Le contentieux des marchés publics : un enjeu majeur pour les acteurs économiques

Dans un contexte économique tendu, les litiges liés aux marchés publics se multiplient. Entreprises et collectivités s’affrontent dans des batailles juridiques complexes aux enjeux financiers considérables. Décryptage d’un contentieux en pleine expansion.

Les fondements du contentieux des marchés publics

Le contentieux des marchés publics repose sur un cadre juridique strict. La commande publique est régie par le Code de la commande publique, entré en vigueur en 2019. Ce texte fixe les règles de passation et d’exécution des contrats publics. Tout manquement à ces dispositions peut donner lieu à un recours devant les juridictions administratives.

Les principaux motifs de contentieux concernent la régularité de la procédure d’attribution, le respect des critères de sélection des offres, ou encore l’exécution du marché. Les entreprises évincées peuvent contester l’attribution d’un marché, tandis que les acheteurs publics peuvent sanctionner les manquements des titulaires.

Les différentes voies de recours

Le référé précontractuel permet de contester la procédure de passation avant la signature du contrat. Ce recours, ouvert aux entreprises évincées et au préfet, vise à faire cesser les manquements aux obligations de publicité et de mise en concurrence.

Le référé contractuel intervient après la signature du contrat. Il permet de sanctionner les violations les plus graves, pouvant conduire à l’annulation du contrat ou à une pénalité financière.

Le recours en contestation de validité du contrat, dit « recours Tarn-et-Garonne », offre la possibilité aux tiers lésés de contester directement la validité du contrat ou de certaines de ses clauses.

Les enjeux économiques et stratégiques

Le contentieux des marchés publics représente des enjeux financiers considérables. Pour les entreprises, l’obtention d’un marché public peut être vitale, surtout en période de crise économique. La perte d’un contrat peut mettre en péril la pérennité de certaines sociétés.

Pour les acheteurs publics, le risque contentieux est un facteur de complexification et de ralentissement des procédures. Les collectivités doivent consacrer des ressources importantes à la sécurisation juridique de leurs marchés.

Le contentieux est devenu un véritable outil stratégique pour les acteurs économiques. Certaines entreprises n’hésitent pas à multiplier les recours pour retarder l’attribution d’un marché à un concurrent ou négocier des compensations financières.

L’évolution de la jurisprudence

La jurisprudence administrative joue un rôle crucial dans l’évolution du contentieux des marchés publics. Le Conseil d’État a rendu plusieurs décisions majeures ces dernières années, visant à encadrer les recours tout en préservant les droits des entreprises.
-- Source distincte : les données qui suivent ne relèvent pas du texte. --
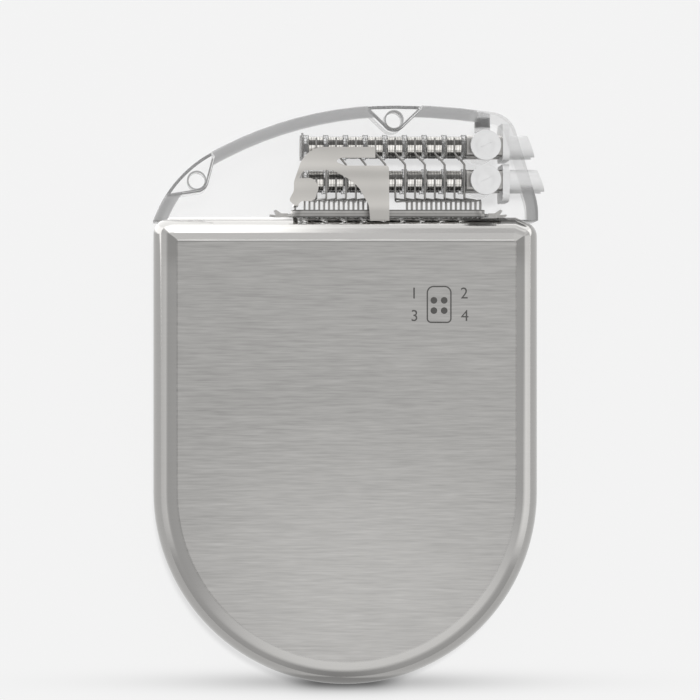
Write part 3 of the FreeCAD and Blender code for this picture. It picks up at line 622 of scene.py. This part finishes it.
# Solid between loops of equally many points, closed by a cap at both ends
def loftMesh(name, loops):
    shape = bmesh.new()
    rings = [[shape.verts.new(point) for point in loop] for loop in loops]
    for near, far in zip(rings, rings[1:]):
        joinRings(shape, near, far)
    shape.faces.new(list(reversed(rings[0])))
    shape.faces.new(rings[-1])
    return closeMesh(name, shape)


# Body turned about X from a closed profile of (x, radius)
def turnedMesh(name, profile, segments=48):
    shape = bmesh.new()
    rings = []
    for k in range(segments):
        angle = 2 * math.pi * k / segments
        rings.append([shape.verts.new(place3(x, r * math.cos(angle), r * math.sin(angle))) for x, r in profile])
    for k in range(segments):
        joinRings(shape, rings[k], rings[(k + 1) % segments])
    mesh = closeMesh(name, shape)
    shadeSmooth(mesh, 40)
    return mesh


# Geometry Nodes trees

# Ends a tree: real meshes with the given material
def endTree(tree, geometry, start, end):
    real = addNode(tree, "GeometryNodeRealizeInstances")
    wire(tree, geometry, real.inputs[0])
    dress = addNode(tree, "GeometryNodeSetMaterial")
    wire(tree, real.outputs[0], dress.inputs["Geometry"])
    wire(tree, start.outputs["Material"], dress.inputs["Material"])
    wire(tree, dress.outputs[0], end.inputs[0])
    return tree


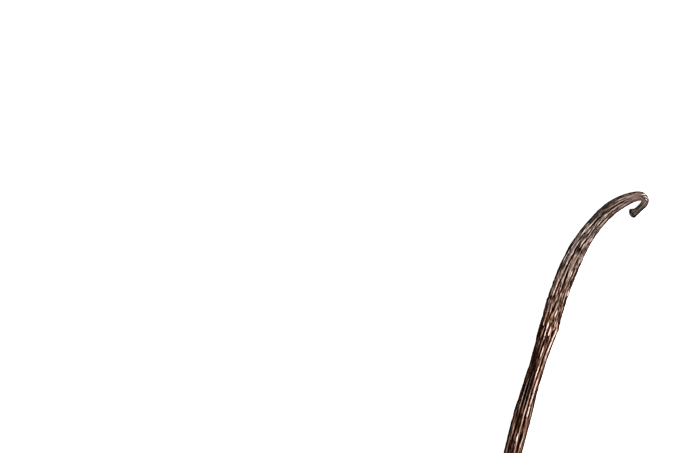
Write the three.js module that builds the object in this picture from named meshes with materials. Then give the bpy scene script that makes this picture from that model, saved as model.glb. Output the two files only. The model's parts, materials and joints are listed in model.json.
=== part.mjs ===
// A cured vanilla pod lying on a table, as one closed solid.
//
// Lengths are millimetres, angles are degrees where a name or comment says so and radians elsewhere.
// The pod is a tapering skin drawn along a middle line that is settled first: a hooked stalk, a thick
// body that bends gently and a blunt blossom end. The frame has +Z up, the body runs along -Y away
// from the hook, the hook turns towards +X, and the origin is under the middle of the pod's box.
//
// Every point of the skin is found from two numbers: the distance along the middle line from the
// cut stalk, and the angle round the pod, which is 0 on the inner side of the bend and 90 degrees
// on top. The skin is a sphere geometry whose rings and sides take up those two numbers.

import * as THREE from "three";
import { mergeVertices } from "three/addons/utils/BufferGeometryUtils.js";

// ---------------------------------------------------------------- driving dimensions

const POD_LENGTH = 172;
const SIDES = 64;

// The sides are packed closer on top, by this many radians, where the folds are deepest.
const TOP_PACKING = 0.3;

// Direction of the middle line: distance from the cut stalk, heading in degrees from +X.
// The crook is the turn between 4.4 and 9.4 mm.
const HEADINGS = [
  [0, 55.5], [4.4, 60.5], [6.9, 134], [9.4, 203.5], [12.5, 215.5], [16, 224.2], [22, 238.3], [30, 248],
  [40, 259.2], [50, 264.8], [62, 268.8], [80, 267.5], [95, 270.1], [108, 271.1], [POD_LENGTH, 282],
];

// Size of the section: distance, width and thickness. The stalk flares at its cut, the body is widest
// at the joint-like swelling near 65 mm, and the section is flatter in the body than in the stalk.
const GIRTHS = [
  [0, 2.6, 2.5], [1.2, 2.3, 2.3], [3, 2.2, 2.2], [5.5, 2.4, 2.2], [8, 2.75, 2.4], [12, 3.5, 2.9],
  [16, 4.1, 3.3], [20, 4.4, 3.6], [25, 4.6, 3.7], [34, 5.5, 4.1], [42, 6.15, 4.4], [60, 6.25, 4.6],
  [65.5, 6.35, 4.7], [68.5, 6.0, 4.5], [72, 5.4, 4.2], [77, 5.05, 4.0], [84, 5.15, 4.0], [90, 5.65, 4.2],
  [96, 6.2, 4.4], [104, 5.9, 4.2], [130, 5.6, 4.1], [150, 5.0, 3.7], [164, 3.4, 2.6],
  [POD_LENGTH, 2.0, 1.7],
];

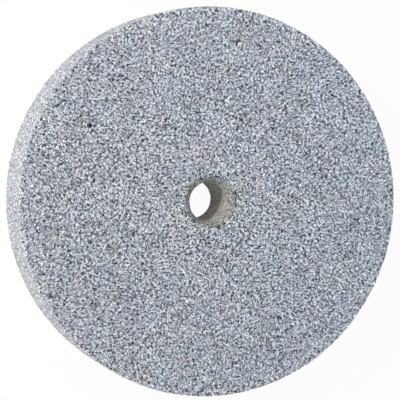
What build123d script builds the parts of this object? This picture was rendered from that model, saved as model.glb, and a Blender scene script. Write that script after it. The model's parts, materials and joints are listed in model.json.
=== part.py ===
from build123d import *
import os

# A bonded abrasive grinding wheel for a bench or wet grinder, pressed and fired as one piece.
# It lies on its back face: the origin is the centre of the bore at the back face, and +Z runs
# along the bore, out of the flared mouth in the front face. All sizes are in millimetres.

# Wheel body
wheel_diameter = 200.0
wheel_width = 40.0
rim_edge_radius = 1.0

# Bore, which slides over the grinder's spindle
bore_diameter = 20.0
back_mouth_radius = 1.5

# Flared mouth of the bore in the front face
mouth_flare = 2.0
mouth_depth = 7.0
mouth_lip_radius = 1.6
mouth_throat_radius = 12.0

wheel_radius = wheel_diameter / 2
bore_radius = bore_diameter / 2
throat_height = wheel_width - mouth_depth


with BuildPart() as grinding_wheel:
    # Half of the wheel's section, from the bore wall out to the rim, turned about the bore axis
    with BuildSketch(Plane.XZ) as section:
        with BuildLine():
            back_inner = (bore_radius, 0)
            back_rim = (wheel_radius, 0)
            front_rim = (wheel_radius, wheel_width)
            front_mouth = (bore_radius + mouth_flare, wheel_width)
            throat = (bore_radius, throat_height)
            Polyline(back_inner, back_rim, front_rim, front_mouth, throat, close=True)
        make_face()
    revolve(axis=Axis.Z)

    # Both edges of the rim are barely broken, as they leave the mould and the dressing tool
    rim_edges = grinding_wheel.edges().filter_by(GeomType.CIRCLE).group_by(SortBy.RADIUS)[-1]
    fillet(rim_edges, rim_edge_radius)

    # The back mouth of the bore is a plain rounding
    back_face = grinding_wheel.faces().sort_by(Axis.Z)[0]
    fillet(back_face.inner_wires().edges(), back_mouth_radius)

    # The front mouth rolls in over a lip, tapers, and blends into the bore wall at its throat
    front_face = grinding_wheel.faces().sort_by(Axis.Z)[-1]
    fillet(front_face.inner_wires().edges(), mouth_lip_radius)
    throat_edges = grinding_wheel.edges().filter_by(GeomType.CIRCLE).filter_by_position(
        Axis.Z, throat_height, throat_height
    )
    fillet(throat_edges, mouth_throat_radius)

grinding_wheel.part.label = "grinding_wheel"

os.makedirs("parts", exist_ok=True)
export_step(grinding_wheel.part, "parts/grinding_wheel.step")
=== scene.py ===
import json
import math

import bpy
import numpy as np
from bpy.props import FloatProperty, FloatVectorProperty, IntProperty, PointerProperty
from mathutils import Matrix, Vector


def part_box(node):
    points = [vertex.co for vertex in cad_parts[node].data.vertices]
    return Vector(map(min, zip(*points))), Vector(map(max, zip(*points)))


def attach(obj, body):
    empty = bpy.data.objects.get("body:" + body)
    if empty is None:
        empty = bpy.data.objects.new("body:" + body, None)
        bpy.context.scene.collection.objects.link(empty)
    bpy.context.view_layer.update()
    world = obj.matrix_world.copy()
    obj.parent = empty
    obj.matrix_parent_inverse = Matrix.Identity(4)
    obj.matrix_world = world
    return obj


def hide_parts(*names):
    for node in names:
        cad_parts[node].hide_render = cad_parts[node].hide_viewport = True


bl_info = {
    "name": "Grinding wheel",
    "version": (1, 0, 0),
    "blender": (4, 5, 0),
    "location": "3D View > Sidebar > Grinding wheel",
    "description": "Makes a thick bonded abrasive wheel, its proud grain and a plain studio",
    "category": "Object",
}

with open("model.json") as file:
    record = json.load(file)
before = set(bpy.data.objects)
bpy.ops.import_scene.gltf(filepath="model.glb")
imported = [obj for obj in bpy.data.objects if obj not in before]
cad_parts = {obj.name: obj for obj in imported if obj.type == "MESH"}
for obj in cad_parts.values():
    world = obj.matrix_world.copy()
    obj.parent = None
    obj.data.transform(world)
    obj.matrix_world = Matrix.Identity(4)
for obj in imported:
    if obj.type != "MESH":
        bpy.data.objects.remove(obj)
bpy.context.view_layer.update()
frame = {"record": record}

MM = 0.001
DEGREE = math.radians(1)
TURN = 2 * math.pi
NODE = "grinding_wheel"
BODY = "root"

# The wheel's own sizes come from the frame
LOW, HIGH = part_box(NODE)
WHEEL_RADIUS = (HIGH.x - LOW.x) / 2
WHEEL_WIDTH = HIGH.z - LOW.z
BORE = next(m for m in frame["record"]["mounts"] if m["name"] == "bore")
BORE_RADIUS = BORE["dims"]["r_mm"] * MM

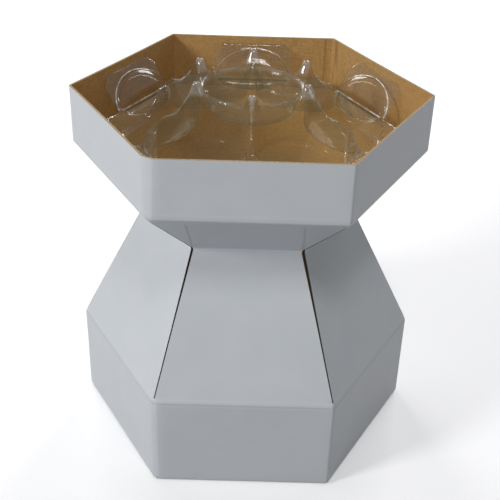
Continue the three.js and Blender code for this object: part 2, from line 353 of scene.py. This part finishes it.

L’arrêt « Société Tropic Travaux Signalisation » de 2007 a ouvert la voie au recours en contestation de validité du contrat. Cette jurisprudence a été précisée en 2014 par l’arrêt « Département du Tarn-et-Garonne », qui a redéfini les conditions d’exercice de ce recours.

Plus récemment, le Conseil d’État a clarifié les modalités d’indemnisation des entreprises évincées irrégulièrement d’un marché public, renforçant ainsi la sécurité juridique pour les opérateurs économiques.

Les perspectives d’évolution du contentieux

Le contentieux des marchés publics est appelé à se développer dans les années à venir. La crise économique et la raréfaction des commandes publiques risquent d’exacerber la concurrence entre les entreprises, multipliant les risques de recours.

La dématérialisation croissante des procédures de passation soulève de nouvelles problématiques juridiques, notamment en matière de sécurité des échanges et de confidentialité des données.

Enfin, l’intégration croissante des critères environnementaux et sociaux dans les marchés publics pourrait générer de nouveaux types de contentieux, liés au respect des engagements en matière de développement durable.

Face à la complexification du contentieux des marchés publics, entreprises et acheteurs publics doivent redoubler de vigilance. Une expertise juridique pointue et une veille constante de la jurisprudence s’imposent pour naviguer dans ce domaine en constante évolution. L’enjeu est de taille : concilier efficacité de la commande publique et sécurité juridique des contrats.